#### GOAL:
Copy out each line that has "joints" in it.

#### SUPPLIED MATERIAL:
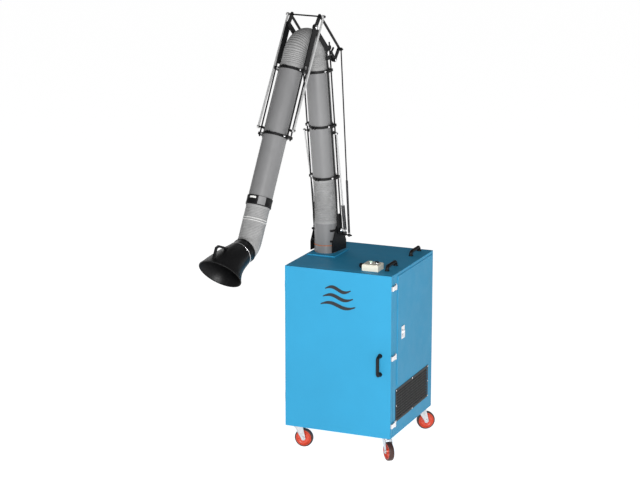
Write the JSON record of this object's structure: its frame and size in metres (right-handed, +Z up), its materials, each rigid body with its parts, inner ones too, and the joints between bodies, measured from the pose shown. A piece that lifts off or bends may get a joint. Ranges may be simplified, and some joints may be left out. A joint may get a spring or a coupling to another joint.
{
  "type": "mobile solder fume extractor",
  "caption": "Filter cabinet on swivel casters with a full-height latched door and a balanced, rod-framed duct arm that ends in a tilting capture hood.",
  "frame": {"origin": "on the floor, under the centre of the cabinet's footprint", "axes": "+Z up, the door faces -Y, the outlet grille is on the +X side"},
  "size_m": [0.8233, 1.321, 2.317],
  "materials": {
    "blue_paint": "fine satin powder coat",
    "zinc_steel": "zinc plated",
    "filter_media": "matt pleated media",
    "black_paint": "satin black",
    "seal_rubber": "matt",
    "ring_rubber": "matt orange-brown",
    "ivory_plastic": "semi-gloss",
    "black_plastic": "fine satin",
    "bright_metal": "bright",
    "wheel_plastic": "orange-red hub with a dark tread",
    "grey_hose": "ribbed coated fabric",
    "grey_tube": "smooth satin grey",
    "spring_steel": "dark coil steel"
  },
  "bodies": {
    "cabinet": {"cabinet_body": "blue_paint", "top_panel": "blue_paint", "side_panel": "blue_paint", "filter_shelf": "zinc_steel", "prefilter": "filter_media", "main_filter": "filter_media", "fan_scroll": "zinc_steel", "fan_motor": "black_paint", "outlet_grille": "black_paint", "grille_screws": "bright_metal", "arm_base_plate": "blue_paint", "inlet_duct": "zinc_steel", "swivel_seal": "ring_rubber", "switch_box": "ivory_plastic", "cable_gland": "black_plastic", "top_handles": "black_plastic", "door_gasket": "seal_rubber", "hinge_pins": "zinc_steel", "latch_bases": "bright_metal", "caster_plates": "zinc_steel"},
    "impeller": {"fan_impeller": "bright_metal"},
    "start_button": {"start_button": "ivory_plastic"},
    "stop_button": {"stop_button": "black_plastic"},
    "latch_top": {"latch_top": "bright_metal"},
    "latch_middle": {"latch_middle": "bright_metal"},
    "latch_bottom": {"latch_bottom": "bright_metal"},
    "panel_lock": {"panel_lock": "bright_metal"},
    "door": {"door_panel": "blue_paint", "door_fittings": "zinc_steel", "door_handle": "black_plastic"},
    "turret": {"turret_collar": "grey_tube", "turret_frame": "black_paint"},
    "lower_arm": {"shoulder_hose": "grey_hose", "lower_tube": "grey_tube", "lower_frame": "black_paint", "lower_clamps": "black_paint", "balance_springs": "spring_steel"},
    "outer_arm": {"elbow_hose": "grey_hose", "outer_tube": "grey_tube", "outer_frame": "black_paint", "outer_clamps": "black_paint", "elbow_crossbar": "black_paint", "stay_rods": "bright_metal", "hose_cuff": "black_plastic", "hood_hose": "grey_hose"},
    "rocker": {"rocker": "black_paint"},
    "top_links": {"top_links": "black_paint"},
    "rear_rod": {"rear_rod": "black_paint"},
    "rear_spring": {"rear_spring": "spring_steel"},
    "hood_mount": {"hood_joint": "black_paint"},
    "hood": {"hood": "black_plastic", "hood_handle": "black_plastic"},
    "fork_front_left": {"fork_front_left": "zinc_steel"},
    "wheel_front_left": {"wheel_front_left": "wheel_plastic"},
    "fork_front_right": {"fork_front_right": "zinc_steel"},
    "wheel_front_right": {"wheel_front_right": "wheel_plastic"},
    "fork_rear_left": {"fork_rear_left": "zinc_steel"},
    "wheel_rear_left": {"wheel_rear_left": "wheel_plastic"},
    "fork_rear_right": {"fork_rear_right": "zinc_steel"},
    "wheel_rear_right": {"wheel_rear_right": "wheel_plastic"}
  },
  "joints": [
    {"name": "door_hinge", "type": "hinge", "parent": "cabinet", "child": "door", "pos_m": [-0.307, -0.28, 0.5], "axis": [0, 0, -1], "range_deg": [0, 110]},
    {"name": "impeller_spin", "type": "hinge", "parent": "cabinet", "child": "impeller", "pos_m": [-0.02, 0, 0.25], "axis": [0, 0, 1], "continuous": true},
    {"name": "lock_turn", "type": "hinge", "parent": "cabinet", "child": "panel_lock", "pos_m": [0.3, -0.15, 0.672], "axis": [1, 0, 0], "range_deg": [0, 90]},
    {"name": "start_press", "type": "slide", "parent": "cabinet", "child": "start_button", "axis": [0, 0, -1], "range_m": [0, 0.003], "stiffness_N_per_m": 400, "springref_m": -0.001},
    {"name": "stop_press", "type": "slide", "parent": "cabinet", "child": "stop_button", "axis": [0, 0, -1], "range_m": [0, 0.003], "stiffness_N_per_m": 400, "springref_m": -0.001},
    {"name": "latch_top_turn", "type": "hinge", "parent": "cabinet", "child": "latch_top", "pos_m": [0.306, -0.252, 0.941], "axis": [0, 0, 1], "range_deg": [0, 100]},
    {"name": "latch_middle_turn", "type": "hinge", "parent": "cabinet", "child": "latch_middle", "pos_m": [0.306, -0.252, 0.566], "axis": [0, 0, 1], "range_deg": [0, 100]},
    {"name": "latch_bottom_turn", "type": "hinge", "parent": "cabinet", "child": "latch_bottom", "pos_m": [0.306, -0.252, 0.197], "axis": [0, 0, 1], "range_deg": [0, 100]},
    {"name": "swivel_front_left", "type": "hinge", "parent": "cabinet", "child": "fork_front_left", "pos_m": [-0.255, -0.25, 0.115], "axis": [0, 0, 1], "continuous": true},
    {"name": "roll_front_left", "type": "hinge", "parent": "fork_front_left", "child": "wheel_front_left", "pos_m": [-0.21935, -0.24499, 0.05], "axis": [-0.1392, 0.9903, 0], "continuous": true},
    {"name": "swivel_front_right", "type": "hinge", "parent": "cabinet", "child": "fork_front_right", "pos_m": [0.255, -0.25, 0.115], "axis": [0, 0, 1], "continuous": true},
    {"name": "roll_front_right", "type": "hinge", "parent": "fork_front_right", "child": "wheel_front_right", "pos_m": [0.27955, -0.27633, 0.05], "axis": [0.7314, 0.682, 0], "continuous": true},
    {"name": "swivel_rear_left", "type": "hinge", "parent": "cabinet", "child": "fork_rear_left", "pos_m": [-0.255, 0.264, 0.115], "axis": [0, 0, 1], "continuous": true},
    {"name": "roll_rear_left", "type": "hinge", "parent": "fork_rear_left", "child": "wheel_rear_left", "pos_m": [-0.22117, 0.27631, 0.05], "axis": [-0.342, 0.9397, 0], "continuous": true},
    {"name": "swivel_rear_right", "type": "hinge", "parent": "cabinet", "child": "fork_rear_right", "pos_m": [0.25, 0.264, 0.115], "axis": [0, 0, 1], "continuous": true},
    {"name": "roll_rear_right", "type": "hinge", "parent": "fork_rear_right", "child": "wheel_rear_right", "pos_m": [0.27949, 0.28465, 0.05], "axis": [-0.5736, 0.8192, 0], "continuous": true},
    {"name": "arm_swivel", "type": "hinge", "parent": "cabinet", "child": "turret", "pos_m": [-0.218, 0.05, 1.008], "axis": [0, 0, 1], "range_deg": [-150, 150]},
    {"name": "shoulder_tilt", "type": "hinge", "parent": "turret", "child": "lower_arm", "pos_m": [-0.21466, 0.06972, 1.135], "axis": [0.986, -0.1668, 0], "range_deg": [-15, 35], "deforming": ["shoulder_hose", "balance_springs"]},
    {"name": "elbow_tilt", "type": "hinge", "parent": "lower_arm", "child": "outer_arm", "pos_m": [-0.25686, -0.17974, 2.252], "axis": [-0.986, 0.1668, 0], "range_deg": [-12, 50], "deforming": ["elbow_hose"]},
    {"name": "rocker_turn", "type": "hinge", "parent": "lower_arm", "child": "rocker", "pos_m": [-0.22617, 0.00169, 2.062], "axis": [-0.986, 0.1668, 0], "range_deg": [-12.5, 50.5]},
    {"name": "link_turn", "type": "hinge", "parent": "outer_arm", "child": "top_links", "pos_m": [-0.25069, -0.14326, 2.304], "axis": [-0.986, 0.1668, 0], "range_deg": [-50.5, 12.5]},
    {"name": "rear_rod_turn", "type": "hinge", "parent": "rocker", "child": "rear_rod", "pos_m": [-0.22, 0.03817, 2.114], "axis": [-0.986, 0.1668, 0], "range_deg": [-48.5, 12.5]},
    {"name": "rear_spring_turn", "type": "hinge", "parent": "turret", "child": "rear_spring", "pos_m": [-0.20549, 0.12395, 1.098], "axis": [0.986, -0.1668, 0], "range_deg": [-13, 30], "deforming": ["rear_spring"]},
    {"name": "hood_tilt", "type": "hinge", "parent": "outer_arm", "child": "hood_mount", "pos_m": [-0.33988, -0.67061, 1.18437], "axis": [-0.986, 0.1668, 0], "range_deg": [-25, 50], "deforming": ["hood_hose"]},
    {"name": "hood_turn", "type": "hinge", "parent": "hood_mount", "child": "hood", "pos_m": [-0.33988, -0.67061, 1.18437], "axis": [-0.1611, -0.9524, -0.2588], "range_deg": [-170, 170]}
  ],
  "couplings": [
    {"joint": "rocker_turn", "follows": "elbow_tilt", "ratio": 1},
    {"joint": "link_turn", "follows": "elbow_tilt", "ratio": -1},
    {"joint": "rear_rod_turn", "follows": "elbow_tilt", "ratio": -0.953},
    {"joint": "rear_spring_turn", "follows": "shoulder_tilt", "ratio": 0.845}
  ]
}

#### WRITTEN RESPONSE:
Write the JSON record of this object's structure: its frame and size in metres (right-handed, +Z up), its materials, each rigid body with its parts, inner ones too, and the joints between bodies, measured from the pose shown. A piece that lifts off or bends may get a joint. Ranges may be simplified, and some joints may be left out. A joint may get a spring or a coupling to another joint.
  "joints": [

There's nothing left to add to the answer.